IEEE Transactions on Geoscience and Remote Sensing | 1978
Richard W. Stewart; Sultan Hameed; Joseph Pinto
It is now generally accepted that the troposphere is a region of great chemical complexity and that many human activities may alter the chemical structure of the region. A prerequisite to any realistic assessment of human impacts on pollution and climate is an understanding of the natural budgets of atmospheric gases. This requires a detailed knowledge of physical, chemical, and biological processes within the various reservoirs which are involved in the cycles of these gases. This paper first reviews the processes important in establishing the concentrations of a number of tropospheric species and discusses gaps in our current understanding of these processes. We identify the points at which man may intervene in the major cycles of atmospheric gases and describe the possible consequences of such interventions.

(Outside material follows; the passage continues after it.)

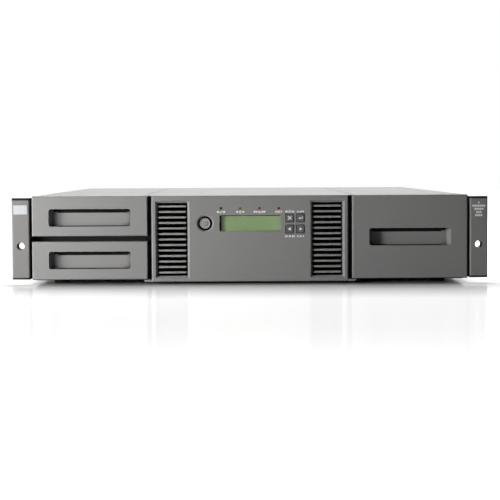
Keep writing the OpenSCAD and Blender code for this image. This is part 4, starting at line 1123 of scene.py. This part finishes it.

Pollutants released into the troposphere may adversely affect the environment by virtue of their chemical interactions with other atmospheric species, their radiative properties, or both. Problems discussed in this review include the growth of atmospheric CO2 resulting from the burning of fossil fuels and its possible climatic effects, the consequences of increased levels of CO emission on the self-cleansing ability of the troposphere and on the radiation budget, and possible changes in the stratospheric odd nitrogen and ozone amounts due to increased use of fertilizers in agriculture. The magnitude of the perturbations predicted by various model studies are reviewed with particular attention to uncertainties which may affect the results.